In February, President Trump held a rally in Rome, GA, the largest city in Georgia’s 14th district, partly to campaign for and endorse Fuller. The town, at the foothills of the Appalachian mountains, is diverse and less than an hour and a half by car from Atlanta.

“[Fuller] is a tough-on-crime District Attorney here in Northwest Georgia who helped achieve the feat of putting violent criminals behind bars where they belong,” Trump said at the time.

Harris, who was in Rome, GA, during the rally, said he didn’t believe the endorsement of Trump helped Fuller.

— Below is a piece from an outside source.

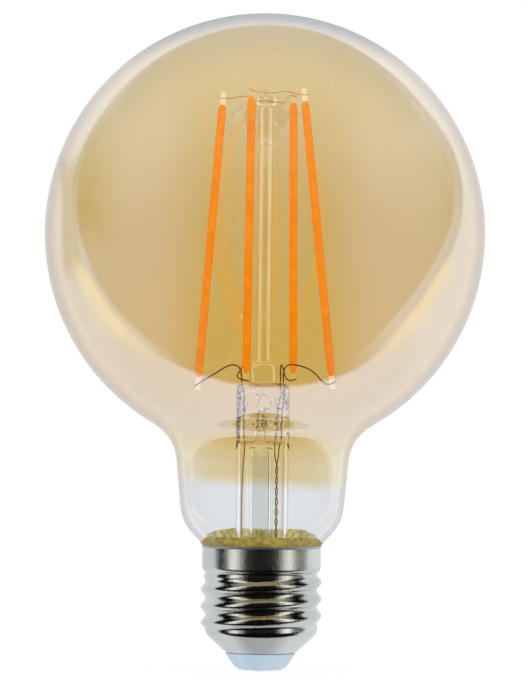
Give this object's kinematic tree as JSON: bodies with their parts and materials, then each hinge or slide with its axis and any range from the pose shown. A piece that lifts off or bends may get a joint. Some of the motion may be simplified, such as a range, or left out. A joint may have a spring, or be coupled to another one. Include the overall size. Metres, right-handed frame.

“When the President came here, there was really no traffic, and [Fuller] didn’t really get a bump,” Harris said. “And on top of that, Clay was running against [11] Republicans at the time and none of them dropped out…if President Trump’s word was so powerful, [Fuller] wouldn’t be as worried as he is.”

There was a huge push for voter turnout among Democrats trying to get him out to meet the voters, Sands said. “I had one of them come by my house and sell me the campaign pitch,” the political science professor said.

The National Republican Congressional Committee and Fuller’s campaign did not respond to requests for comment on the election.

“In Congress, Clay will be a strong ally for President Trump and help House Republicans grow the economy, secure the border, and keep Americans safe,” NRCC Chairman Rep. Richard Hudson (NC-9) said in a statement after the election.